## What you should do:
Only one stretch of the data below should be repeated: the lines from the line containing "Write part 2" through the line containing "and figure of", inclusive, exactly as they are.

--- BEGIN Record excerpts ---

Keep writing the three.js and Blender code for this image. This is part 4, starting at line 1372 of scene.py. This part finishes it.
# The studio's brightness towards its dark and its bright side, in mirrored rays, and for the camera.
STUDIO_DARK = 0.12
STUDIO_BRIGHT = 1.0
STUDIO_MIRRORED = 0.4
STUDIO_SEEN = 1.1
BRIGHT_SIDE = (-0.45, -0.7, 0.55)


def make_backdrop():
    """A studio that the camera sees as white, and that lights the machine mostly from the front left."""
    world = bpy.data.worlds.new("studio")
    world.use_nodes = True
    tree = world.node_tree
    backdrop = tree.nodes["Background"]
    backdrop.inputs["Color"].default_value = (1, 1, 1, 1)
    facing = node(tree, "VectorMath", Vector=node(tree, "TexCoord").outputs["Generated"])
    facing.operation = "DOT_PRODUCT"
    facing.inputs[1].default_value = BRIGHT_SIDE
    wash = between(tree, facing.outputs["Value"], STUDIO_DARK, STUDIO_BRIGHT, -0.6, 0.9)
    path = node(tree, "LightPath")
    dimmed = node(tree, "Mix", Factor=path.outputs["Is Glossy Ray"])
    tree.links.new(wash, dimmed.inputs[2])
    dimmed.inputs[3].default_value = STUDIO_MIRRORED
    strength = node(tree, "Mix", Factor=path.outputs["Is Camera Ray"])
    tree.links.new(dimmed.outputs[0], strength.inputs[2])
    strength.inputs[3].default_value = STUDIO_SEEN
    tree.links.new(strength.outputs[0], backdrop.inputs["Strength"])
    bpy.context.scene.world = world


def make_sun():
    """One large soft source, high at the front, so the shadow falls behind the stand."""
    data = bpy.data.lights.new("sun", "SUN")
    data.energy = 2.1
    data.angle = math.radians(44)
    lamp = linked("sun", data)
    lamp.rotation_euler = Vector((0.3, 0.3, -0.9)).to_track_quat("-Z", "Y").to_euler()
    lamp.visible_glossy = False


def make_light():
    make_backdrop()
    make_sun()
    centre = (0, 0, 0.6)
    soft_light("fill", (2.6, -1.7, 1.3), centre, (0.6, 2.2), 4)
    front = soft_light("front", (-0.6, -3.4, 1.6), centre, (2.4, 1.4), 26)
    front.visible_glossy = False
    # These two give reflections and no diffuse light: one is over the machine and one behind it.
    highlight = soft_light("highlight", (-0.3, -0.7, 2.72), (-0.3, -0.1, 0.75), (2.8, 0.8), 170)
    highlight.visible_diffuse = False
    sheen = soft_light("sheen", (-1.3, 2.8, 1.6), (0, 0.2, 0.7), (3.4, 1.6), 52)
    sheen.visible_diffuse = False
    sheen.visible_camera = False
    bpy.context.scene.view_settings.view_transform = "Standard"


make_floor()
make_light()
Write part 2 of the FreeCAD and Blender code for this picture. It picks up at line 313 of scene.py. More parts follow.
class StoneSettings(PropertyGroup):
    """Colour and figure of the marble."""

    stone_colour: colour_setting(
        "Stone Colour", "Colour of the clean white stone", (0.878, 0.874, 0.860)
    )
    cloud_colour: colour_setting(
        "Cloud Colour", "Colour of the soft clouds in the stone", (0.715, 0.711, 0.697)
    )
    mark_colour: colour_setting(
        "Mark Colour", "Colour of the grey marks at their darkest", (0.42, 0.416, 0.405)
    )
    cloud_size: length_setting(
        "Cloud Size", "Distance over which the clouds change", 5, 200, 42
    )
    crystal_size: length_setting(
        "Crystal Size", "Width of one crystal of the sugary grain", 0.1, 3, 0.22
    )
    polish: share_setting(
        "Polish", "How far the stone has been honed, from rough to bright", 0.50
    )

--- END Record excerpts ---
--- BEGIN Record excerpts ---

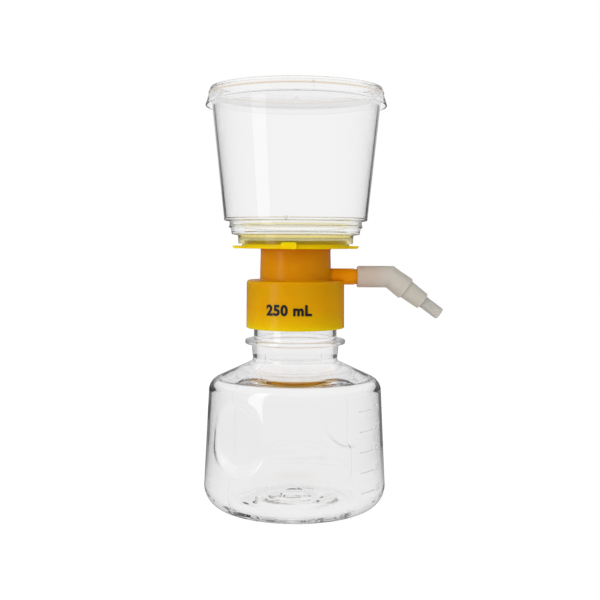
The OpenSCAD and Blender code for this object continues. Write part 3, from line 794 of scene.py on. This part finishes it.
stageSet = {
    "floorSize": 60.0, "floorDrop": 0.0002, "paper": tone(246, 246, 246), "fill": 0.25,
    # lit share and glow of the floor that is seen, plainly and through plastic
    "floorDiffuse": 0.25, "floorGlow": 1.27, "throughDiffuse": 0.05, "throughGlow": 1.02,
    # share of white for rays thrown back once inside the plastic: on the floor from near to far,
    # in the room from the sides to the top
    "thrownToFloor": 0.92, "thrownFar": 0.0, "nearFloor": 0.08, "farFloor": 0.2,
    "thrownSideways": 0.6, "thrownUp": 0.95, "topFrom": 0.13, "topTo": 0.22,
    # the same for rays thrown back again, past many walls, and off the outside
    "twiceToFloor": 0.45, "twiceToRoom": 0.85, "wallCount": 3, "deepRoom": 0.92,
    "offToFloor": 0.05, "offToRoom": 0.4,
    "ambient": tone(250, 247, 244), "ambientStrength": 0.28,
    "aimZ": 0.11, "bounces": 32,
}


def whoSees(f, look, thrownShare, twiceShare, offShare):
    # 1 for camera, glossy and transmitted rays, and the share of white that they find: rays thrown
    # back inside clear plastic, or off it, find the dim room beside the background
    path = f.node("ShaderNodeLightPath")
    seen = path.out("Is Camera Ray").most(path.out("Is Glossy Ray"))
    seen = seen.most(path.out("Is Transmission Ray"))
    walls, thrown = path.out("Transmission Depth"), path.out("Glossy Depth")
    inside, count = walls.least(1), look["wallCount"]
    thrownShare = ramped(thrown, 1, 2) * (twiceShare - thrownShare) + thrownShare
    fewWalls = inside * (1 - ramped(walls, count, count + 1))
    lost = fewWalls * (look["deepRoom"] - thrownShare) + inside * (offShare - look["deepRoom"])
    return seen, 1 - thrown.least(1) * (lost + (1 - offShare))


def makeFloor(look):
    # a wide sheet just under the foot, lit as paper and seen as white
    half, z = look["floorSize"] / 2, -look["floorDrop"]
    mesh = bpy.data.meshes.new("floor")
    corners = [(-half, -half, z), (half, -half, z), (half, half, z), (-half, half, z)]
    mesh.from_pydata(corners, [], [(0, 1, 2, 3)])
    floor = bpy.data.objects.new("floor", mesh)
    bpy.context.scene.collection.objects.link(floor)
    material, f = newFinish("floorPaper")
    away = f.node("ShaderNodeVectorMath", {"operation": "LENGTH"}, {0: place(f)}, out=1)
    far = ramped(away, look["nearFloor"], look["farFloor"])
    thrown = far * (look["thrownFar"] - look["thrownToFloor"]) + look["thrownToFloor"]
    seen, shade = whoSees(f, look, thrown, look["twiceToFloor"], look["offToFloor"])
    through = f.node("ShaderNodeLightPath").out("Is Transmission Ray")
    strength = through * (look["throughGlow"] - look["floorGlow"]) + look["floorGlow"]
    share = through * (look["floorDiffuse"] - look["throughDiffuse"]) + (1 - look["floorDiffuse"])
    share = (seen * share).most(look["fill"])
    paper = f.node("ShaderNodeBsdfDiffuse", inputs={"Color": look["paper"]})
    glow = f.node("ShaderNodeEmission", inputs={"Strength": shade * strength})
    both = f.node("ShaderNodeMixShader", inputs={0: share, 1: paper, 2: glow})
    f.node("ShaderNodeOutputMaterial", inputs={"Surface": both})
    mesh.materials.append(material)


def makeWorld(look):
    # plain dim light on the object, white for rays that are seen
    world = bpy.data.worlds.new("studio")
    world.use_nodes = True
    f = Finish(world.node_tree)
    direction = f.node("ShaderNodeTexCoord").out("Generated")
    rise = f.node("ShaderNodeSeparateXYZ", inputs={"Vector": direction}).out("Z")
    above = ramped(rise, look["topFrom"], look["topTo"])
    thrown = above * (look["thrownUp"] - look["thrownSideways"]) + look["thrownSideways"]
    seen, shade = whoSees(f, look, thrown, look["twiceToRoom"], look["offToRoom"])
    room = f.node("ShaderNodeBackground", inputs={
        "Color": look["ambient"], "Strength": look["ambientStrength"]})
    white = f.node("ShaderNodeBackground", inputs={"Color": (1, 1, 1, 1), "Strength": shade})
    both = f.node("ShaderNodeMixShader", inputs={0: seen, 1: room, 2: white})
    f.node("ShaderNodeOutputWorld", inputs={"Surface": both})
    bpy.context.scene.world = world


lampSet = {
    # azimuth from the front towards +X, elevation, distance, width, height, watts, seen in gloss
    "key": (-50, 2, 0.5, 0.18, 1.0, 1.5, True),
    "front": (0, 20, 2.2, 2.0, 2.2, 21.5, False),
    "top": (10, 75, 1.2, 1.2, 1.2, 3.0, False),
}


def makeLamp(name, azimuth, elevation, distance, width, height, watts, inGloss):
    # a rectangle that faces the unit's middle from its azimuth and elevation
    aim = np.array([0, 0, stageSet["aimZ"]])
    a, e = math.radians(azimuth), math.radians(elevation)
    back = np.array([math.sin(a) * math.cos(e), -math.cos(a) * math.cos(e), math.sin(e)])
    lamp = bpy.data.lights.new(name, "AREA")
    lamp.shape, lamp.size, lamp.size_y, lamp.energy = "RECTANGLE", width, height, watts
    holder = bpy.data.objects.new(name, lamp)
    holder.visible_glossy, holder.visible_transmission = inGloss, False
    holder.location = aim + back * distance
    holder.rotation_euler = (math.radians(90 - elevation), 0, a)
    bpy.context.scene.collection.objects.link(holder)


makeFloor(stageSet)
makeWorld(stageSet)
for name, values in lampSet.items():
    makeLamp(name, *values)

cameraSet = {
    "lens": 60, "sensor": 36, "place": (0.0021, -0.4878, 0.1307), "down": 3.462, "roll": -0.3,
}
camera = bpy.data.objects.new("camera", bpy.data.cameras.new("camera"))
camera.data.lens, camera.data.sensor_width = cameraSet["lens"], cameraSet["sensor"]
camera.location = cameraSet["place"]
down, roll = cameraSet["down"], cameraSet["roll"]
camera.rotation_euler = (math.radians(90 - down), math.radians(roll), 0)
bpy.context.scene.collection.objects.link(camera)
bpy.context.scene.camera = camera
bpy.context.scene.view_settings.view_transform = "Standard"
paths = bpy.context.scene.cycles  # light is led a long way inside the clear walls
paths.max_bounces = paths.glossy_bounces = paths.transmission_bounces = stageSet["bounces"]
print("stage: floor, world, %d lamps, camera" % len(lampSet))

--- END Record excerpts ---

## Exercise output:
Write part 2 of the FreeCAD and Blender code for this picture. It picks up at line 313 of scene.py. More parts follow.
class StoneSettings(PropertyGroup):
    """Colour and figure of the marble."""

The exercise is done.